Editor-at-Large Kathy Latour celebrates twenty years of survivorship and reflects on the significance of being a long-term survivor.
On October 15, 2006, I celebrated a significant cancer milestone: 20 years of survivorship. Cancer survivors celebrate in unusual ways, such as the friend who demanded a new bathroom after having spent a good portion of the year on that floor. Others have wild parties that involve risky things like bungee jumping to prove they are alive. I took care of risky behavior at my 15-year anniversary when, at age 50, I got my motorcyle license and later rode more than 2,000 miles to raise funds for breast cancer.
For my 20th year, I celebrated in two different ways. First I wanted a constant reminder—something tangible— like a ring. Not having worn a ring since my divorce in 2000, I wanted something for my right hand with exactly 20 diamonds. My Internet and shopping searches were a challenge. The diamonds were either too small or too big. Face it, 20 quarter- karat diamonds is a lot of ice.
Then I walked into Arman’s, a small jewelry store near Southern Methodist University in Dallas, where I teach. There it was—a ball of diamonds—and it looked like about 20. Arman, the jeweler, had designed it himself. I held the ring, turning it over and over, trying to count the diamonds. Finally, Arman took the ring and counted with his jeweler’s loop as I explained the crazy request. When he looked up and said “25,” I knew it wasn’t my ring after all.

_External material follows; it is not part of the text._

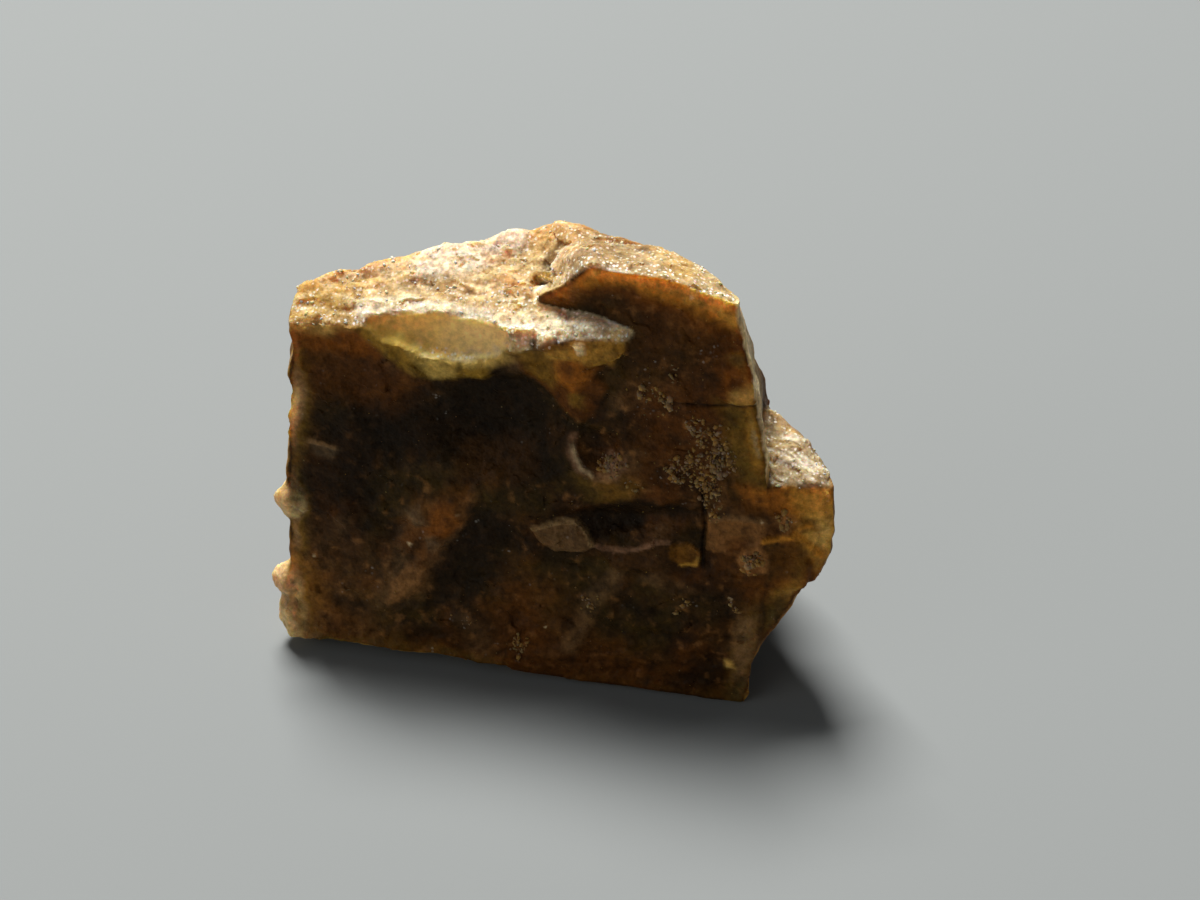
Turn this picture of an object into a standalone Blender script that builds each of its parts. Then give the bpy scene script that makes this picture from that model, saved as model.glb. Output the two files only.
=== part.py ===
"""A loose herderite crystal, about 15.7 mm wide, resting on the flat break it was snapped off at.

The stone is a stack of cleavage blocks that share one set of outer faces. A tall plate stands at the
right, a lower ledge steps down beside it to the left, and a lobe grows out of the right side. Chips,
a groove and a hollow are cut into the front, and small crystals sit proud of it. The whole is then
skinned as one solid, roughened, thinned and cut off flat underneath.

Frame: +Z up, the broad front face towards -Y, origin on the flat base under the middle of the stone.
"""

import math
from typing import NamedTuple

import bmesh
import bpy
from mathutils import Matrix, Vector

MM = 0.001

# Driving dimensions, in millimetres
FRONT_LEAN = math.tan(math.radians(7.0))   # the front face leans back as it rises
FRONT_FOOT = -3.6                          # where the front face would meet the ground
BLANK = 44.0                               # the cube that each block is cut from
SKIN_VOXEL = 0.26                          # grain of the skin drawn over the joined blocks
LUMP_SIZE, LUMP_HEIGHT = 2.6, 0.34         # broad unevenness of the broken faces
CHIP_SIZE, CHIP_HEIGHT = 1.1, 0.20         # small chipped cells on all faces
TRIANGLES_KEPT = 0.34                      # share of the skin's triangles after thinning
GROUND_SLAB = 6.0                          # thickness of the slab that cuts the base flat


class Facet(NamedTuple):
    """A flat break: one point on it, and the way it faces."""

    point: tuple
    facing: tuple


class Oval(NamedTuple):
    """An egg-shaped lump or hollow: its middle, its three radii, and its tilt in the front face."""

    middle: tuple
    radii: tuple
    tilt: float = 0.0


def front_y(z):
    """Y of the front face at height z."""
    return FRONT_FOOT + FRONT_LEAN * z


# Faces that every block of the main stone shares
OUTER = [
    Facet((0.0, FRONT_FOOT, 0.0), (0.0, -1.0, FRONT_LEAN)),       # front
    Facet((-7.3, -3.0, 5.0), (-1.0, -0.12, 0.04)),                # left
    Facet((-6.8, -1.1, 10.8), (-0.66, 0.36, 0.66)),               # upper left corner
    Facet((4.68, -2.1, 12.0), (1.0, 0.14, 0.19)),                 # right, upper part
    Facet((5.45, -3.6, 0.0), (1.0, 0.14, -0.13)),                 # right, foot
    Facet((-3.0, 0.05, 11.4), (-0.31, 0.87, 0.5)),                # upper back, left
    Facet((0.7, 0.0, 12.5), (0.26, 0.87, 0.5)),                   # upper back, right
    Facet((3.1, -0.5, 12.4), (0.79, 0.8, 0.5)),                   # upper back, right corner
    Facet((0.0, 2.7, 8.6), (0.05, 0.97, 0.24)),                   # lower back
    Facet((-6.1, 2.0, 5.0), (-0.72, 0.69, 0.12)),                 # back left corner
    Facet((5.0, 2.4, 4.0), (0.65, 0.75, 0.05)),                   # back right corner
    Facet((0.0, 4.2, 1.4), (0.0, 0.75, -0.66)),                   # back foot
    Facet((5.3, FRONT_FOOT, 0.0), (-0.023, -0.309, -0.95)),       # front foot, lifted to the left
    Facet((0.0, 0.0, -1.0), (0.0, 0.0, -1.0)),                    # below the ground, cut off later
]
LEDGE = [Facet((-4.0, -2.35, 10.3), (-0.08, -0.58, 1.0))]
PLATE = [
    Facet((1.1, -2.06, 12.6), (0.02, 0.09, 1.0)),                 # top
    Facet((2.6, -2.07, 12.54), (0.27, 0.1, 1.0)),                 # top, right end
    Facet((-0.75, -1.53, 11.03), (-1.15, -0.57, 1.0)),            # slope down to the ledge
    Facet((0.88, -2.18, 12.61), (-0.276, -0.955, -0.11)),         # riser, overhanging a little
]
LOBE = [
    Facet((5.5, -2.85, 5.5), (0.15, -0.98, 0.07)),                # front
    Facet((5.7, -2.77, 6.87), (0.09, -0.22, 1.0)),                # top
    Facet((7.88, -2.3, 5.8), (1.0, 0.12, 0.02)),                  # right
    Facet((7.35, -1.7, 6.5), (0.88, 0.48, 0.0)),                  # right back corner
    Facet((6.5, -0.7, 7.0), (0.62, 0.78, 0.05)),                  # back
    Facet((7.5, -2.8, 4.4), (0.9, -0.05, -0.44)),                 # right, lower part
    Facet((7.0, -3.0, 3.55), (0.45, -0.05, -0.9)),                # underside
    Facet((4.07, -2.9, 4.0), (-1.0, 0.0, 0.0)),                   # low step up from the front
]
LOBE_ROOT = [
    Facet((0.0, FRONT_FOOT + 0.12, 0.0), (0.0, -1.0, FRONT_LEAN)),  # front, just behind the stone's
    Facet((6.3, -3.0, 2.8), (0.855, 0.1, -0.52)),                 # flank under the lobe
    Facet((6.9, -3.0, 3.9), (1.0, 0.1, 0.0)),                     # right
    Facet((5.0, 0.2, 3.5), (0.3, 0.95, 0.0)),                     # back
    Facet((5.0, 0.0, 4.6), (0.0, 0.0, 1.0)),                      # top, inside the lobe
    Facet((4.2, 0.0, 4.0), (-1.0, 0.0, 0.0)),                     # buried in the stone
    Facet((0.0, 0.0, -1.0), (0.0, 0.0, -1.0)),                    # below the ground, cut off later
]

# Wedges broken out: two leave a step across the back, one a gap under the front's left foot
BREAKS = {
    "high_step": [
        Facet((-3.0, 1.75, 7.5), (-0.22, -0.92, -0.3)),           # riser
        Facet((-2.0, 3.0, 6.4), (0.16, 0.2, -1.0)),               # tread
        Facet((0.6, 2.5, 8.0), (0.8, -1.0, 0.25)),                # end
    ],
    "low_step": [
        Facet((2.5, 3.05, 2.6), (0.2, -0.97, 0.12)),              # riser
        Facet((2.5, 3.5, 3.9), (-0.2, 0.15, 1.0)),                # overhang
        Facet((-0.6, 3.5, 2.5), (-1.0, -0.4, -0.3)),              # end
    ],
    "foot_gap": [
        Facet((-4.0, -3.4, 0.36), (0.02, 0.22, 1.0)),             # ceiling
        Facet((-1.2, -3.0, 0.2), (1.0, 0.3, 0.1)),                # end
    ],
}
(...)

Arman called two days later and asked me to come in. When I arrived, he handed me a beautiful ring in my size that looked just like the first one and explained that because he designed the ring, he knew how to take five diamonds out without it showing. It was beautiful, and then Arman said something that made me know it was my ring. “In five years,” he said softly, “we’ll just put the diamonds back on.” Needless to say, that ring went home with me that day.
As significant as the ring was, my daughter Kirtley’s 21st birthday on September 27 was more important. In fact it had been at her one-year, well-baby checkup that I showed the suspicious lump to my doctor. I had originally thought about a girlfriend trip to New York City for my 20th to celebrate with my best friends and Kirtley, who attends college there. But such a trip didn’t work out. On the phone, Kirtley and I bemoaned the fact that we would not celebrate her special day together.
Compelled to be with my child, who I thought I would never see start preschool, I caught the last flight from Dallas on September 26, arriving at her doorstep at close to midnight. I called her cell phone to repeat our sad conversation about not being together. “You know,” I said. “I think if you wished really, really hard I would be on your doorstep.”
She opened her front door and flew into my arms. “You’re here, you’re here,” she kept saying. “Yes,” I said. “I’m here.”